WORK TO DO
Each line below should be reproduced without any alteration.
● ● ● ● ●
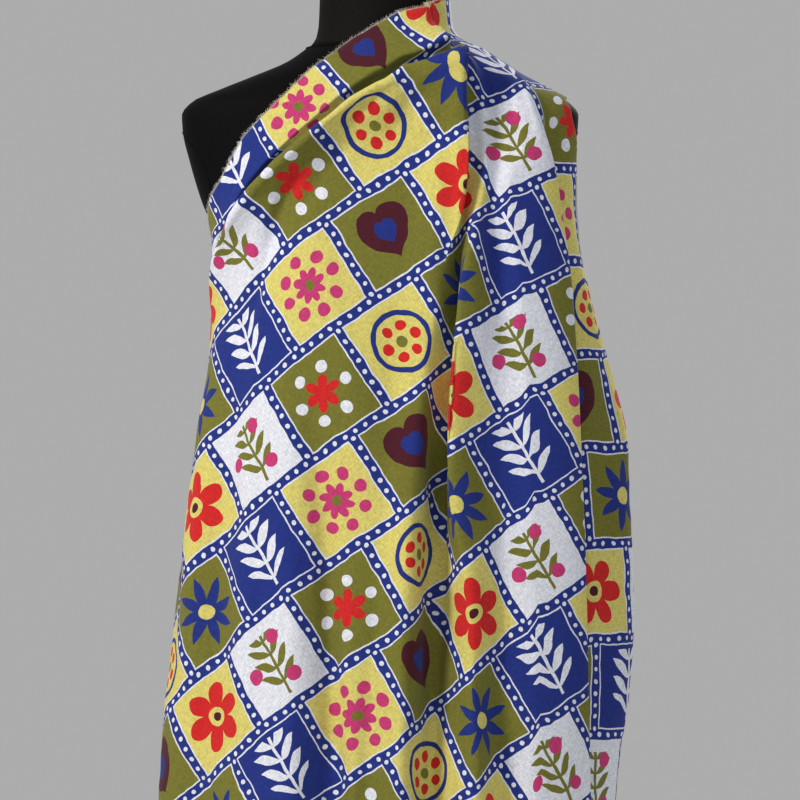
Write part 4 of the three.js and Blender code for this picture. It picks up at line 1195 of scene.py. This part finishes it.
def standMaterials():
    # powder-coated steel: satin black with a fine orange peel
    coat, tree, shader = newMaterial(
        "powder-coated steel, satin black", stand["coat"], stand["coatRoughness"], Specular_IOR_Level=0.5)
    place = addNode(tree, "ShaderNodeTexCoord").outputs["Object"]
    dimples = {"Vector": place, "Scale": 1 / (stand["peel"] * mm), "Detail": 2.0}
    peel = addNode(tree, "ShaderNodeTexNoise", dimples)
    relief = {"Strength": stand["peelBump"], "Distance": stand["peelHeight"] * mm, "Height": peel}
    bump = addNode(tree, "ShaderNodeBump", relief)
    tree.links.new(bump.outputs[0], shader.inputs["Normal"])
    # polished chrome-plated tube: clear reflections, faint draw marks down its length
    low, high = stand["chromeRoughness"]
    chrome, tree, shader = newMaterial("chrome-plated steel tube", stand["chrome"], low, Metallic=1.0)
    place = addNode(tree, "ShaderNodeTexCoord").outputs["Object"]
    drawn = addNode(tree, "ShaderNodeVectorMath", [place, stand["drawMarks"]], operation="MULTIPLY")
    marks = addNode(tree, "ShaderNodeTexNoise", {"Vector": drawn, "Scale": 1.0})
    rough = addNode(tree, "ShaderNodeMapRange", {"Value": marks, 3: low, 4: high})
    tree.links.new(rough.outputs[0], shader.inputs["Roughness"])
    # lacquered beech board, stained black: a low gloss with faint grain
    lacquer, tree, shader = newMaterial(
        "beech board, black lacquer", stand["lacquer"], stand["lacquerRoughness"],
        Coat_Weight=stand["lacquerCoat"], Coat_Roughness=stand["lacquerCoatRoughness"])
    place = addNode(tree, "ShaderNodeTexCoord").outputs["Object"]
    grained = addNode(tree, "ShaderNodeVectorMath", [place, stand["grainLines"]], operation="MULTIPLY")
    grain = addNode(tree, "ShaderNodeTexNoise", {"Vector": grained, "Scale": 1.0, "Detail": 3.0})
    darkLine, paleLine = [linear(shade) for shade in stand["grain"]]
    tone = addNode(tree, "ShaderNodeMix", {0: grain, 6: darkLine, 7: paleLine}, data_type="RGBA")
    tree.links.new(tone.outputs[2], shader.inputs["Base Color"])
    return coat, chrome, lacquer


def standPieces():
    coat, chrome, lacquer = standMaterials()
    for name, outline, sides, material, slot, node in (
        ("stand_foot", "foot", 128, coat, "black_metal", "foot_plate"),
        ("stand_hub", "hub", 64, coat, "black_metal", "foot_hub"),
        ("stand_pole", "pole", 64, chrome, "steel", "pole"),
        ("stand_clamp", "clamp", 64, coat, "black_metal", "pole_clamp"),
    ):
        dress(turnedPiece(name, stand[outline], sides, material), slot, node)
    side, front, back, power = stand["board"]
    base = [(z, side - e, front - e, back - e, power) for z, e in stand["boardEdge"]]
    dress(skinPiece("hip_base", base, base[0][0], base[-1][0], 12, 128, lacquer), "board", "hip_board")
    dress(turnedPiece("neck_lid", stand["cap"], 96, lacquer), "board", "neck_cap")


formPieces()
standPieces()
print("form and stand made")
● ● ● ● ●
FULL RESPONSE
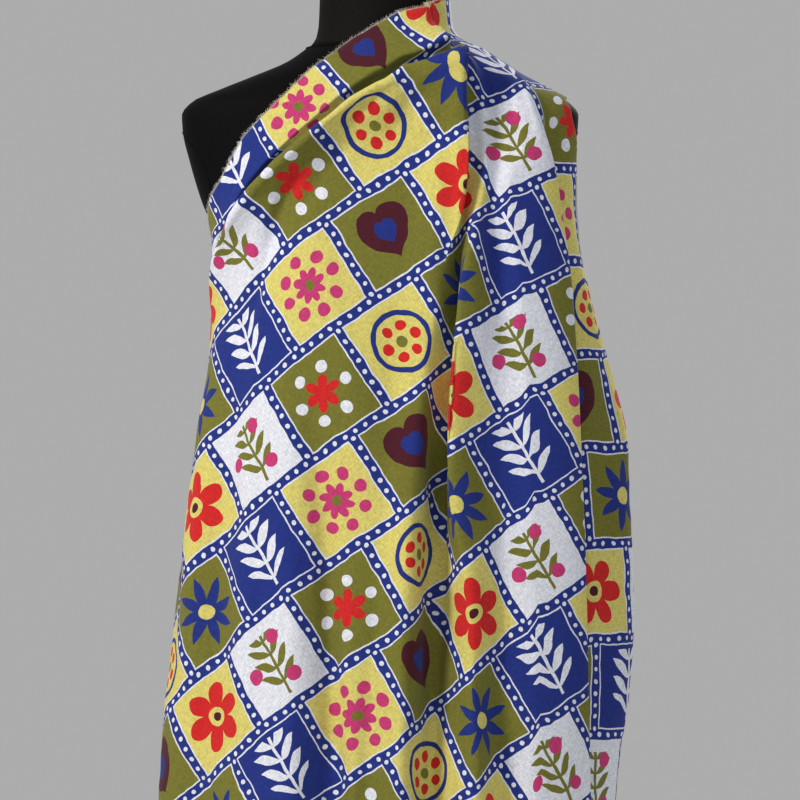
Write part 4 of the three.js and Blender code for this picture. It picks up at line 1195 of scene.py. This part finishes it.
def standMaterials():
    # powder-coated steel: satin black with a fine orange peel
    coat, tree, shader = newMaterial(
        "powder-coated steel, satin black", stand["coat"], stand["coatRoughness"], Specular_IOR_Level=0.5)
    place = addNode(tree, "ShaderNodeTexCoord").outputs["Object"]
    dimples = {"Vector": place, "Scale": 1 / (stand["peel"] * mm), "Detail": 2.0}
    peel = addNode(tree, "ShaderNodeTexNoise", dimples)
    relief = {"Strength": stand["peelBump"], "Distance": stand["peelHeight"] * mm, "Height": peel}
    bump = addNode(tree, "ShaderNodeBump", relief)
    tree.links.new(bump.outputs[0], shader.inputs["Normal"])
    # polished chrome-plated tube: clear reflections, faint draw marks down its length
    low, high = stand["chromeRoughness"]
    chrome, tree, shader = newMaterial("chrome-plated steel tube", stand["chrome"], low, Metallic=1.0)
    place = addNode(tree, "ShaderNodeTexCoord").outputs["Object"]
    drawn = addNode(tree, "ShaderNodeVectorMath", [place, stand["drawMarks"]], operation="MULTIPLY")
    marks = addNode(tree, "ShaderNodeTexNoise", {"Vector": drawn, "Scale": 1.0})
    rough = addNode(tree, "ShaderNodeMapRange", {"Value": marks, 3: low, 4: high})
    tree.links.new(rough.outputs[0], shader.inputs["Roughness"])
    # lacquered beech board, stained black: a low gloss with faint grain
    lacquer, tree, shader = newMaterial(
        "beech board, black lacquer", stand["lacquer"], stand["lacquerRoughness"],
        Coat_Weight=stand["lacquerCoat"], Coat_Roughness=stand["lacquerCoatRoughness"])
    place = addNode(tree, "ShaderNodeTexCoord").outputs["Object"]
    grained = addNode(tree, "ShaderNodeVectorMath", [place, stand["grainLines"]], operation="MULTIPLY")
    grain = addNode(tree, "ShaderNodeTexNoise", {"Vector": grained, "Scale": 1.0, "Detail": 3.0})
    darkLine, paleLine = [linear(shade) for shade in stand["grain"]]
    tone = addNode(tree, "ShaderNodeMix", {0: grain, 6: darkLine, 7: paleLine}, data_type="RGBA")
    tree.links.new(tone.outputs[2], shader.inputs["Base Color"])
    return coat, chrome, lacquer


def standPieces():
    coat, chrome, lacquer = standMaterials()
    for name, outline, sides, material, slot, node in (
        ("stand_foot", "foot", 128, coat, "black_metal", "foot_plate"),
        ("stand_hub", "hub", 64, coat, "black_metal", "foot_hub"),
        ("stand_pole", "pole", 64, chrome, "steel", "pole"),
        ("stand_clamp", "clamp", 64, coat, "black_metal", "pole_clamp"),
    ):
        dress(turnedPiece(name, stand[outline], sides, material), slot, node)
    side, front, back, power = stand["board"]
    base = [(z, side - e, front - e, back - e, power) for z, e in stand["boardEdge"]]
    dress(skinPiece("hip_base", base, base[0][0], base[-1][0], 12, 128, lacquer), "board", "hip_board")
    dress(turnedPiece("neck_lid", stand["cap"], 96, lacquer), "board", "neck_cap")


formPieces()
standPieces()
print("form and stand made")